Of all the adult responsibilities they handed over to us upon departure, the one that made us feel the proudest was that of watering those flower beds.

It was the sole obligation that we’d execute as asked.

All the other ones – like making our beds, taking the trash up to the main garbage bins, keeping the fridge well-stocked with bottled water and keeping the RVs clean and tidy – we’d ignore until the day before our parents’ return.

We did this because we could get away with it, and because when the whole world is yours, you just don’t make your bed.

At the last minute, we’d do everything together.

Our parents would return on Friday evenings and we’d hand over the campsite, and the world at large, in excellent condition.

So, when people ask me about camping as a vacation option – as if I were some kind of expert – I’m not quite sure what to say.

Having the luxury of an RV with a patio-like extension, a kitchen sink, furniture, a fridge, a chemical toilet, a TV, an air-conditioning unit, a shower with hot water until sunset (and even, for one year, a satellite dish), I don’t know if I have the right to talk about what might be called “classic” camping.

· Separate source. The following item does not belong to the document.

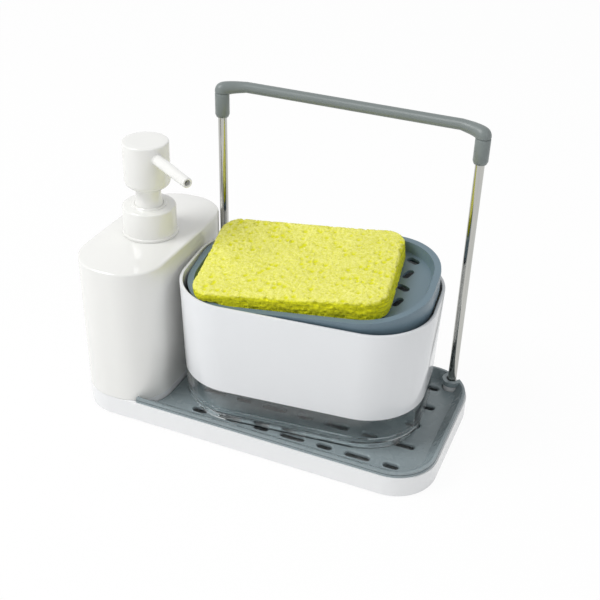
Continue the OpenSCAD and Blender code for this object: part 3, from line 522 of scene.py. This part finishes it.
class CADDY_OT_finishes(Operator):
    """Makes the procedural materials of all the pieces"""

    bl_idname = "caddy.finishes"
    bl_label = "Finishes"

    def execute(self, context):
        colours = context.scene.caddy_colours
        moulded_plastic("white_base", tuple(colours.base), 0.2, 1400, 0.000005, 0.01)
        moulded_plastic("warm_white", tuple(colours.bottle), 0.13, 1500, 0.000005, 0.015, 0.5)
        moulded_plastic("sleeve_white", tuple(colours.sleeve), 0.12, 1200, 0.000006, 0.012)
        moulded_plastic("grey_plate", tuple(colours.plate), 0.27, 2200, 0.00003, 0.08)
        moulded_plastic("bar_grey", tuple(colours.bar), 0.36, 2600, 0.00003, 0.06)
        moulded_plastic("tray_blue", tuple(colours.tray), 0.33, 2200, 0.00003, 0.07)
        moulded_plastic("inner_plastic", tone(222, 224, 224), 0.4, 1500, 0.00002)
        moulded_plastic("grey_rubber", tone(88, 92, 95), 0.75, 3200, 0.00006, 0.15)
        moulded_plastic("seal_rubber", tone(120, 122, 122), 0.7, 3000, 0.00005, 0.12)
        self.chrome("rod_chrome", tuple(colours.metal), 0.1)
        self.chrome("spring_steel", tone(190, 190, 188), 0.22)
        self.clear("clear_plastic")
        self.foam("sponge_yellow", tuple(colours.sponge), tuple(colours.pores))
        return {"FINISHED"}

    def chrome(self, slot, colour, rough):
        """Polished metal with faint marks along it."""
        finish = Finish(slot)
        along = finish.stretched(1, 1, 0.02)
        marks = finish.clouds(1800, 3, 0.6, along)
        share = finish.spread(marks, 0.35, 0.7, 0, 1)
        finish.feed("Base Color", finish.between(share, colour, shaded(colour, 0.88)))
        finish.feed("Metallic", 1.0)
        wear = finish.clouds(140, 4, 0.6)
        finish.feed("Roughness", finish.spread(wear, 0.3, 0.8, rough * 0.7, rough * 1.6))
        finish.relief(marks, 0.000004, 0.3)

    def clear(self, slot):
        """Clear moulded plastic that bends what lies behind it and lets the light through."""
        finish = Finish(slot)
        flow = finish.clouds(30, 3, 0.5)
        finish.feed(
            "Base Color",
            finish.between(
                finish.spread(flow, 0.3, 0.7, 0, 1), tone(246, 249, 250), tone(251, 253, 253)
            ),
        )
        finish.feed("Transmission Weight", 1.0)
        shadow = finish.add("ShaderNodeLightPath").outputs["Is Shadow Ray"]
        finish.feed("Alpha", finish.spread(shadow, 0.0, 1.0, 1.0, 0.05))
        finish.feed("IOR", 1.45)
        haze = finish.clouds(120, 3, 0.6)
        finish.feed("Roughness", finish.spread(haze, 0.3, 0.8, 0.01, 0.05))
        finish.relief(finish.clouds(70, 2, 0.5), 0.00003, 0.3)

    def foam(self, slot, colour, deep):
        """Cellulose foam: pores of several sizes, deeper yellow in them, partly the foam's own
        colour and partly painted shade in the hollows, and richer on the cut sides.
        """
        finish = Finish(slot)
        pores = finish.add("ShaderNodeAttribute", attribute_name="pore").outputs["Fac"]
        sides = finish.add("ShaderNodeAttribute", attribute_name="side").outputs["Fac"]
        tiny = finish.spread(finish.cells(1100), 0.1, 0.45, 1, 0)
        patch = finish.clouds(300, 5, 0.65)
        fine = finish.combine(tiny, finish.spread(patch, 0.4, 0.56, 0, 0.9), "MULTIPLY")
        blots = finish.spread(finish.clouds(820, 5, 0.7), 0.46, 0.6, 0, 0.7)
        holes = finish.combine(finish.combine(pores, fine, "MAXIMUM"), blots, "MAXIMUM")
        pale = finish.between(
            finish.spread(finish.clouds(45, 4, 0.6), 0.35, 0.65, 0, 1),
            shaded(colour, 0.92),
            colour,
        )
        layers = finish.clouds(400, 3, 0.6, finish.stretched(0.25, 0.25, 2.2))
        cut = finish.between(
            finish.spread(layers, 0.38, 0.62, 0, 1), shaded(deep, 0.84), shaded(deep, 1.25)
        )
        # Painted shade: the pore mask turns the top the deeper yellow in the pores, partly the
        # foam's own colour and partly painted shade in the hollows
        top = finish.between(holes, pale, deep)
        finish.feed("Base Color", finish.between(sides, top, cut))
        finish.feed("Roughness", 0.92)
        finish.feed("Sheen Weight", 0.1)
        finish.feed("Sheen Roughness", 0.5)
        finish.feed("Specular IOR Level", 0.2)
        fibre = finish.combine(finish.clouds(2400, 4, 0.65), 0.5, "MULTIPLY")
        relief = finish.combine(fibre, finish.combine(fine, blots, "ADD"), "SUBTRACT")
        finish.relief(relief, 0.0003, 0.6)


# Pieces


class CADDY_OT_base(Operator):
    """Base tray with softly rounded edges, on its rubber feet"""

    bl_idname = "caddy.base"
    bl_label = "Base tray"

    def execute(self, context):
        piece = copy_of_node("base_tray", "base_shell")
        finish_piece(
            piece, "base", "white_base", "base_tray", edge=context.scene.caddy_sizes.base_edge
        )
        return {"FINISHED"}


def round_slots(piece, height, edge):
    """Rounds the edges where upright walls meet a flat floor at a height."""
    only(piece)
    bpy.ops.object.mode_set(mode="EDIT")
    bpy.ops.mesh.select_mode(type="EDGE")
    bpy.ops.mesh.select_all(action="DESELECT")
    form = bmesh.from_edit_mesh(piece.data)
    for line in form.edges:
        flat = all(abs(vert.co.z - height) < 2e-5 for vert in line.verts)
        steep = [abs(face.normal.z) < 0.3 for face in line.link_faces]
        line.select_set(flat and any(steep) and not all(steep))
    bmesh.update_edit_mesh(piece.data)
    bpy.ops.mesh.bevel(offset_type="OFFSET", offset=edge, segments=4, affect="EDGES")
    bpy.ops.mesh.select_mode(type="VERT")
    bpy.ops.object.mode_set(mode="OBJECT")


class CADDY_OT_drain_plate(Operator):
    """Drain plate with its grooved rim, slots and notches"""

    bl_idname = "caddy.drain_plate"
    bl_label = "Drain plate"

    def execute(self, context):
        sizes = context.scene.caddy_sizes
        piece = copy_of_node("drain_plate", "plate_dish")
        round_slots(piece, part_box("drain_plate")[0].z + sizes.plate_floor, sizes.slot_edge)
        finish_piece(piece, "plate", "grey_plate", "drain_plate", edge=sizes.plate_edge)
        return {"FINISHED"}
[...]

I can only talk about my home, my own “village,” the one constant in my life to date, the “homeland” of my childhood years, the place where, more than anywhere else, I learned about nature, the world and people.

And, like everything else in real life, it came about completely by chance.

Remember that campsite the colleague had told my parents about, the one we’d been looking for back in 1981 and that became the spark for 40 summers?

Well, it turns out we ended up finding a completely different one.